Composition and Jurisdiction of the Supreme Court

The Supreme Court of India, established in 1950, is the highest judicial authority and final court of appeal, consisting of the Chief Justice of India (CJI) and up to 33 other judges appointed by the President. It has wide-ranging original, appellate, and advisory jurisdictions, including enforcing fundamental rights, settling inter-state disputes, and interpreting the Constitution.

Composition of the Supreme Court
  • Strength: The Court consists of the Chief Justice of India and a maximum of 33 other judges, bringing the total strength to 34, as authorized by Parliament.
  • Appointment: Judges are appointed by the President of India based on recommendations from a collegium of senior judges.

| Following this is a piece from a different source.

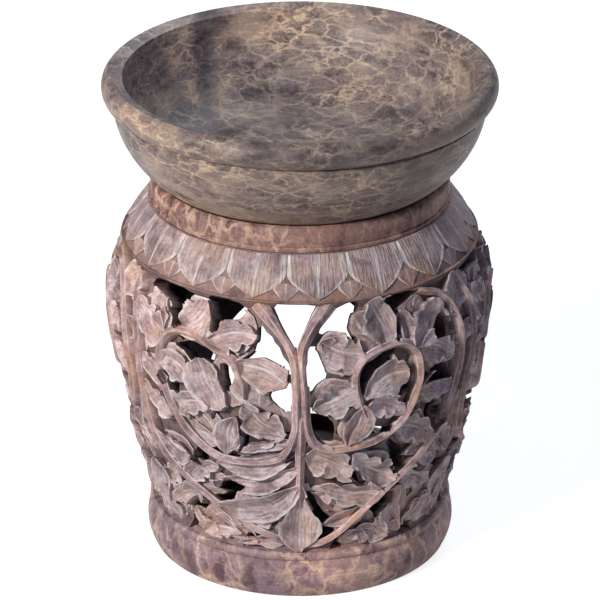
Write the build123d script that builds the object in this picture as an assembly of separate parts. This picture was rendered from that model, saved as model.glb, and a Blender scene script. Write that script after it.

  • Qualifications: To be a judge, a person must be an Indian citizen, at least 5 years a High Court judge, 10 years a High Court advocate, or a distinguished jurist.
  • Tenure & Removal: Judges hold office until age 65. They can be removed only through a parliamentary impeachment process for proved misbehavior or incapacity.
Jurisdiction / Power of the Supreme Court
The jurisdiction of the Supreme Court is comprehensive, defined under the Constitution:
  • Original Jurisdiction (Art. 131): Settles disputes between the Government of India and states, or between states, and handles cases involving fundamental rights (Article 32).
  • Appellate Jurisdiction (Arts. 132-134): Acts as the final court of appeal for civil, criminal, and constitutional cases from High Courts.
  • Advisory Jurisdiction (Art. 143): The President may seek the Court’s opinion on questions of law or public importance.
  • Review Jurisdiction: The Court has the power to review its own judgments or orders.
  • Special Leave Petition (Art. 136): The Court can grant special leave to appeal against any judgment or order passed by any court or tribunal in the country (except military tribunals).
  • Court of Record: The Court's records are admitted as evidence and are legally binding.